-- start --

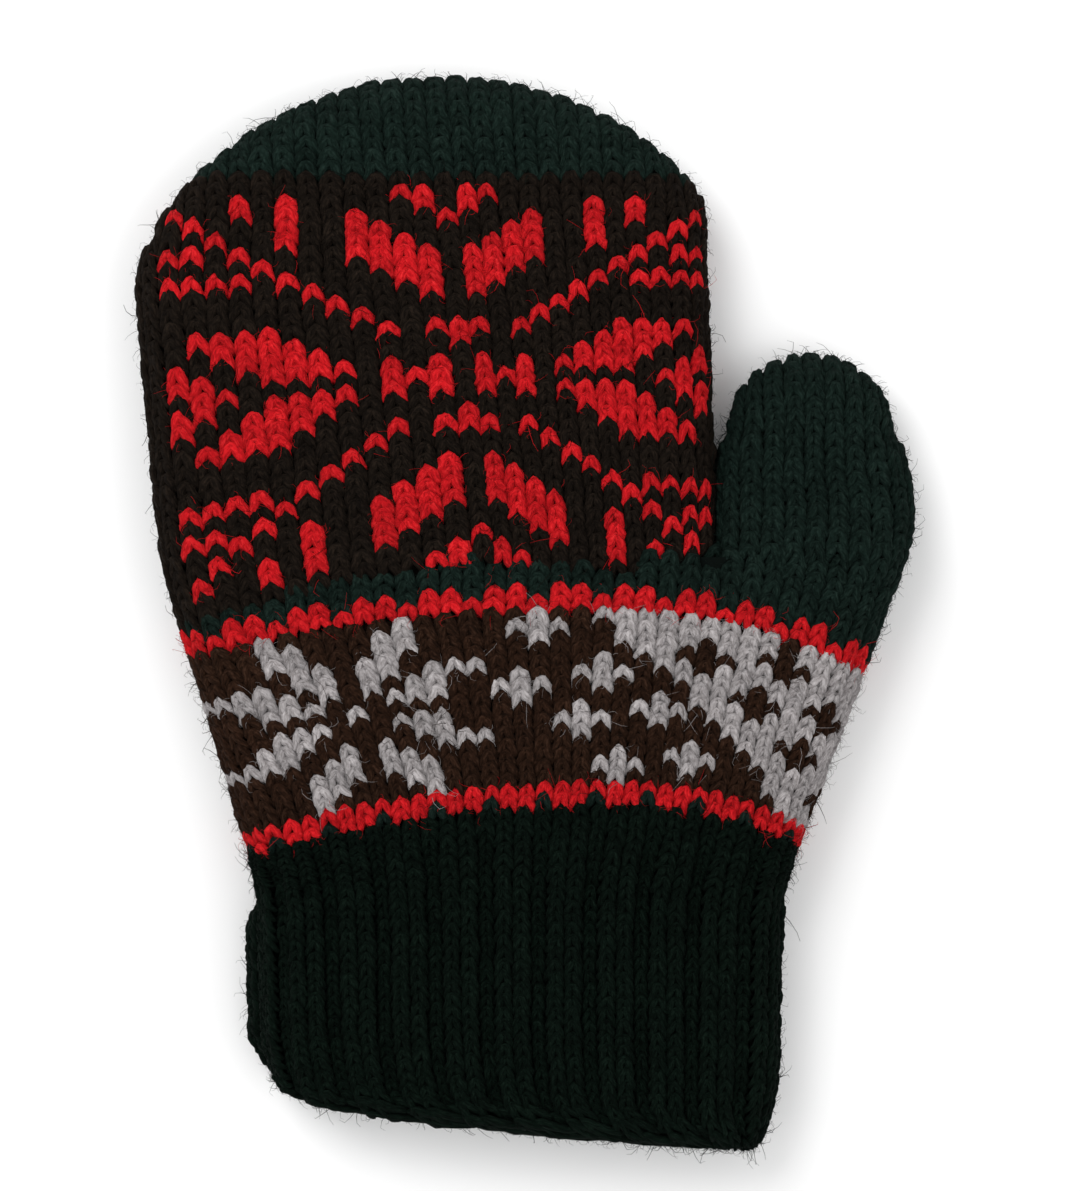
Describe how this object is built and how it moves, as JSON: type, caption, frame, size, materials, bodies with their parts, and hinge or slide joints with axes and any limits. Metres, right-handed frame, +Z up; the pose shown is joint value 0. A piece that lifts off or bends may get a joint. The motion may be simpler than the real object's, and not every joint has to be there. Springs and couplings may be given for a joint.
{
  "type": "knitted mitten",
  "caption": "Child's knitted mitten lying flat: star-patterned hand, snowflake band, separate thumb and ribbed cuff over a plain liner.",
  "frame": {"origin": "under the middle of the mitten's box, on the surface it lies on", "axes": "+Y from the cuff to the fingertips, +X towards the thumb side, +Z up out of the surface"},
  "size_m": [0.1376, 0.1896, 0.018],
  "materials": {
    "black_yarn": "brushed black-green acrylic yarn, stocking stitch and rib",
    "red_yarn": "brushed red acrylic yarn, stranded colour work",
    "brown_yarn": "brushed dark brown acrylic yarn, stranded colour work",
    "grey_yarn": "brushed light grey acrylic yarn, stranded colour work",
    "liner_yarn": "soft plain black knit",
    "elastic": "covered elastic thread"
  },
  "bodies": {
    "palm": {"star_panel_lower": "black_yarn", "black_band": "black_yarn", "red_border": "red_yarn", "snow_band": "brown_yarn", "red_stripe": "red_yarn", "wrist_rib": "black_yarn", "palm_liner": "liner_yarn", "knuckle_liner": "liner_yarn", "crotch_thread": "black_yarn", "cuff_link_thread": "black_yarn"},
    "fingers": {"star_panel_upper": "black_yarn", "fingertip_cap": "black_yarn", "finger_liner": "liner_yarn", "fingertip_thread": "black_yarn"},
    "thumb": {"thumb_tube": "black_yarn", "thumb_tip": "black_yarn", "thumb_liner": "liner_yarn", "thumb_tip_thread": "black_yarn"},
    "cuff": {"rib_cuff": "black_yarn", "cuff_hem": "black_yarn", "cuff_inner_rib": "liner_yarn", "cuff_elastic_1": "elastic", "cuff_elastic_2": "elastic", "cuff_elastic_3": "elastic", "cuff_elastic_4": "elastic", "cuff_elastic_5": "elastic", "cuff_elastic_6": "elastic"}
  },
  "joints": [
    {"name": "finger_bend", "type": "hinge", "parent": "palm", "child": "fingers", "pos_m": [-0.016, 0.02517, 0.018], "axis": [1, 0, 0], "range_deg": [0, 90]},
    {"name": "thumb_bend", "type": "hinge", "parent": "palm", "child": "thumb", "pos_m": [0.051, 0.01017, 0.018], "axis": [1, 0, 0], "range_deg": [0, 80]},
    {"name": "wrist_bend", "type": "hinge", "parent": "palm", "child": "cuff", "pos_m": [0, -0.04732, 0.018], "axis": [-1, 0, 0], "range_deg": [0, 75]}
  ]
}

-- end --

■ Do this ■
All lines in the data that contain the word "joints" should be copied.

■ Response to this exercise ■
Describe how this object is built and how it moves, as JSON: type, caption, frame, size, materials, bodies with their parts, and hinge or slide joints with axes and any limits. Metres, right-handed frame, +Z up; the pose shown is joint value 0. A piece that lifts off or bends may get a joint. The motion may be simpler than the real object's, and not every joint has to be there. Springs and couplings may be given for a joint.
  "joints": [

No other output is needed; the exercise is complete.